Independent, with little supervision, Claire pursues her own goal of employment hoping to realise her own potential. But she quickly finds herself in a far worse position than she ever imagined possible – and must now make her way on the poorest streets of London, penniless as the Lady of Devices

Lady Claire is a Victorian society lady, the daughter of a Marquis of considerable wealth and influence. Thuis is a common setting for Steampunk and my first test is always “does this feel right?” I want to be able to open the book and feel the Victoriana, when a new character is introduced, the theem should be so set thaI picture her in a gown, not jeans and a tank top. I want the feel of the time and the place to be so evocative that there’s no doubt to the setting and no need to translate. And I want all that without massive amounts of clumsy info dumping.

This is one of those books that gets it right. Through dialogue, through actions, through carefully described settings, through attitudes and appropriate, non-overdone references we have a great sense of time and place that’s really immersive and fun.

And Claire is a fascinating character – someone who causes explosions in her “chemistry of the kitchen” class simply because the Professor won’t tell her WHY those compounds should not be mixed, she’s not satisfied with “just don’t.” Claire faces two major conflicts, the first – and one I hope will be developed in later books – is the conflict of Wits vs Bloods. The Wits being those who consider intelligence and knowledge to be important and the Bloods who consider breeding and lineage to be what matters. She is from a Blooded family, a family that wouldn’t dream of employment or involvement in such crass activities as science and engineering. Instead finance and politics are for the men, and finding a good husband and running a household are the women’s job.

Claire breaks both moulds – more inclined to value learning, adventure, experience and knowledge than bloodline and breeding and chafing against extreme gender expectations that require her to be decorous enough to find a husband – the all consuming goal that so obsesses her mother. Any other achievements are moot, her language skills are to be useful for ordering around foreign staff, her engineering and scientific knowledge trifling distractions at best.

After her family’s financial collapse, Lady Claire finds herself on the streets of London among the very poorest in Victorian society. While there, we quickly see the blatant difference between the “haves” and the “have nots” and just how little people have to survive on when she lived a life of such extreme privilege. The come down is extreme, to say the least.

And, with her new companions, we can also see how many advantages Lady Claire has – not just in terms of assets but in terms of upbringing. Merely speaking a certain way, dressing a certain way means she is much better treated and, because of that, given greater opportunities and greater lee-way. The same applies to education, here knowledge not just her precocious and unusual knowledge of chemistry and engineering (which, despite the title of the book, is a relatively minor element of the story) but simply being able to read and write and to have mastered basic maths makes such a difference. It’s a telling examination of class not just in terms of who has what or even in terms of how well people are treated – but also in terms of the basic advantages that education and upbringing can bring.

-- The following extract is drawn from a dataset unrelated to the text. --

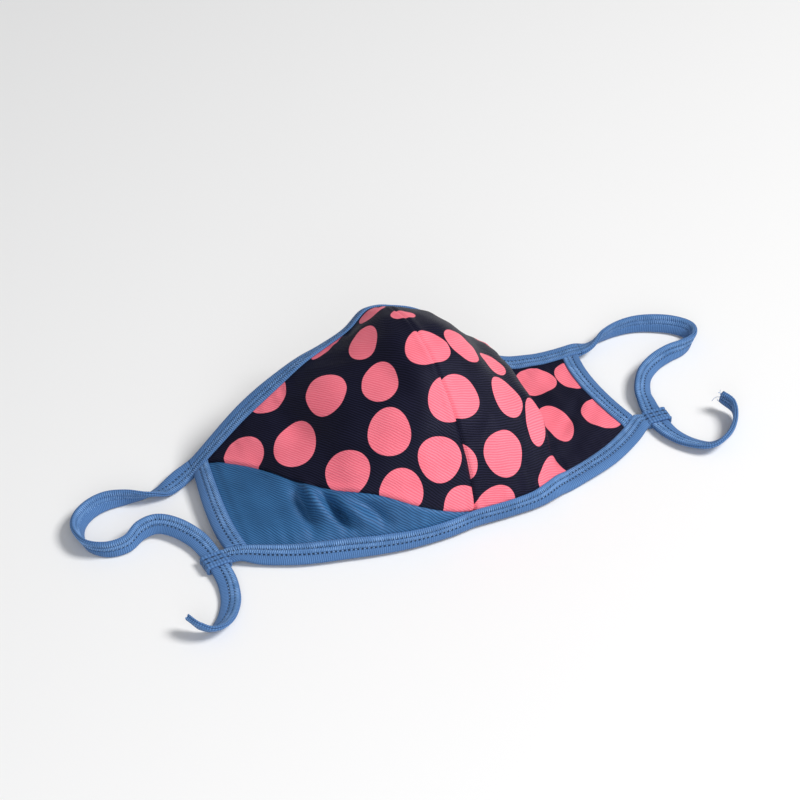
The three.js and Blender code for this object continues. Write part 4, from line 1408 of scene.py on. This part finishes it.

But it’s also a little simplistic, to say the least, sunnily optimistic. This is a feel good story and that is what we get. Acting as Professor Henry Higgins with a gang of Eliza Doolittles, she quickly educates and informs her gang, introducing them to gambling which they’re wildly successful at in the various establishments, bringing in an income on which she builds her enterprise – bringing gangs together, bringing in the homeless urchins, bringing them education, food and a place to stay.

Because it was so successful and easy she never adequately challenges her initial disapproval of their resorting to stealing to eat. Right until the end of the book she is ashamed that she ate a slice of bread that is stolen without ever truly acknowledging, realising or accepting that the gang of children she had fallen in with had no choice but to steal or starve. She never really loses or even tempers her judgement of their thievery. Nor, for that matter, does she adjust her opinion of their clothing, behaviour or language and, rather than accepting these children as who they are from their circumstances, sets out to Henry Higgins them from the very first meeting. She doesn’t get challenged or grow as a character and her views aren’t substantially changed because her eyes aren’t opened, she doesn’t face a great deal of earth-shattering conflict and things smoothly – and almost magically – resolve themselves in a satisfactory manner.

It’s fluffy, it’s fun, it’s nice, it’s sweet and I really enjoyed it – but it was too easy and contained too little conflict. After she’s established in the building after, luckily, defeating a thief on the second night of homelessness the worst thing that happens to Lady Claire is meeting some old high society associates in the Crystal Palace who try to embarrass her. There’s not a lot more conflict. She brings gangs together with relative ease. She establishes near complete authority over all her charges with nary a blink or more than a couple of hesitations. It’s just so easy – this path from utter poverty to (relative) prosperity is so very very smooth. Given the short lengthy of the book, more could have been added here, I think.

On the subject of length, the ending also felt rather abrupt. She was putting things together then suddenly weeks pass and she’s now got a thriving enterprise, going to the Crystal Palace, meeting old friends and setting off into a whole new chapter of her life. It caught me by surprise, we were happily chopping along at an excellent pace for most of the book, everything explained and fleshed out, themes maintained without becoming boring then suddenly we make this massive sprint for the finish line. I found myself wondering whether the author on a deadline.

I think the short length may also have prevented a fuller discussion of class, gender roles and the Wits vs Bloods conflict which were all touched on, but not in the depth the book suggested. There were also no minorities at all.

Ultimately, this is a book that makes you go “awwwww” and maybe smile in a slightly sappy way and then look around, faintly embarrassed in case anyone saw you. It’s sweet, it’s fun, it’s rather twee and it’s, perhaps, not very realistic or even likely, but it’s nice and it’s fluffy and sometimes we need a little feel-good twee.